In a democracy—and as any parent of two or more children knows—fair and same are not synonyms, and equality does not necessarily mean similarity. Banning Ben Ari was a democratic decision; not banning Cassif was also a democratic decision. We Jews are the majority here in Israel, but a real democracy must be much more than rule of the majority.
As Professor Mordechai Kremitzer has written, “In a democracy, one must be particularly wary of a political majority that is national-ethnic in essence, and that seeks to silence a national minority and deny it political representation. In Israel’s special circumstances, and in light of the Palestinian-Israeli conflict, it is not surprising that there is a large gap between the minority’s perspective and that of the majority. Even when the minority’s perception is anathema to the majority, democracy requires the majority to tolerate it.”
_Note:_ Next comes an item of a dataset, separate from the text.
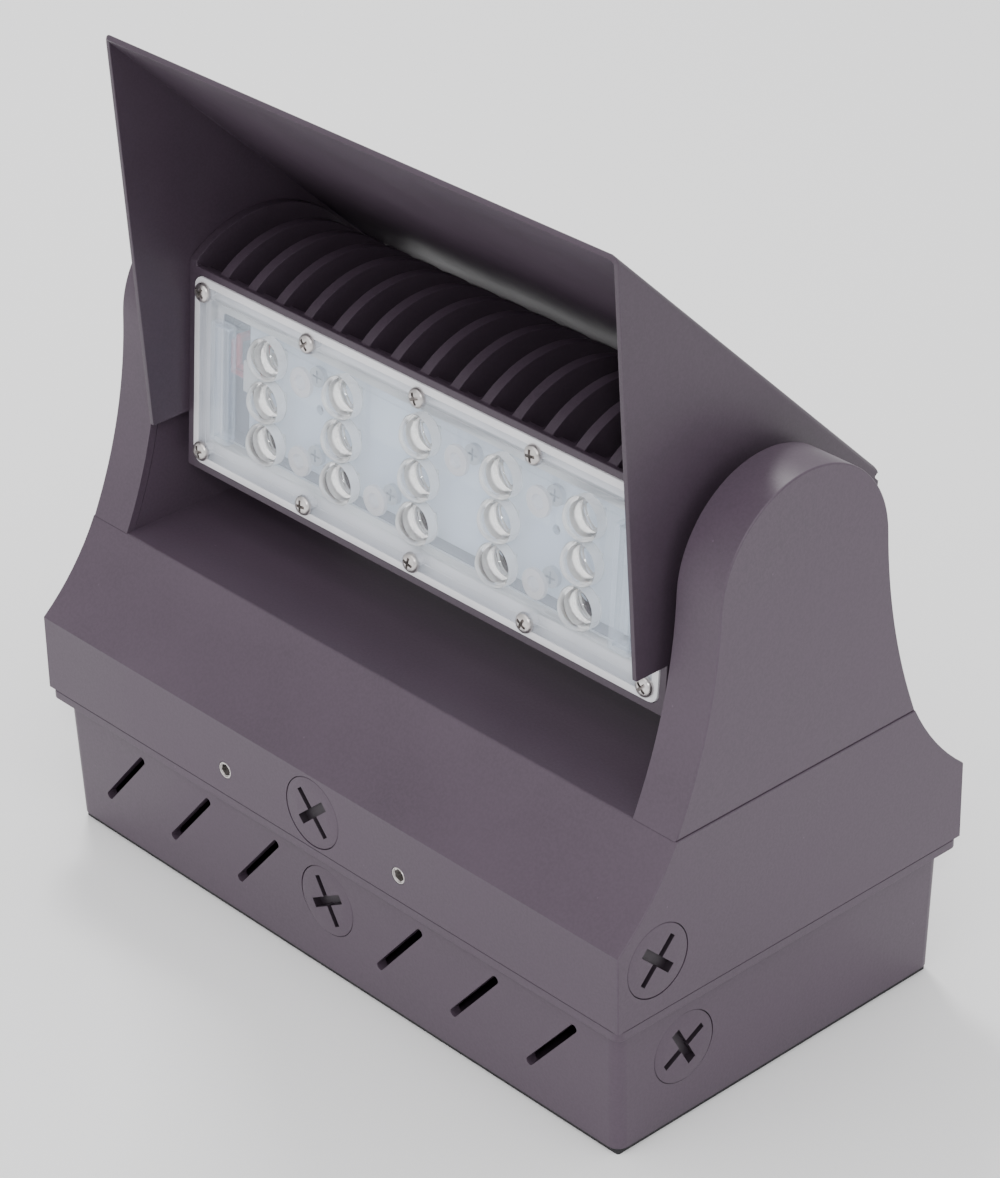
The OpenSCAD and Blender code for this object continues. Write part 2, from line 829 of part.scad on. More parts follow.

The Court’s decision is a statement of resistance to the wave of religiously-based racism in Israel. The Court drew a line–not against free speech, but against extreme ethnocentrism, chauvinism and xenophobia. But the Otzma Yehudit party is still running in these elections, and, should they pass the electoral threshold, Netanyahu will most likely bring them into his coalition and even give them the promised ministries. Self-servingly, to promote his narrow political needs, Netanyahu is willing to mainstream the worst forms of racism.
But even if they do not pass the electoral threshold, we, as loyal Israelis and committed Jews, must make it clear that Ben Ari and his ilk are not legitimate, and we reject them and all that they stand for.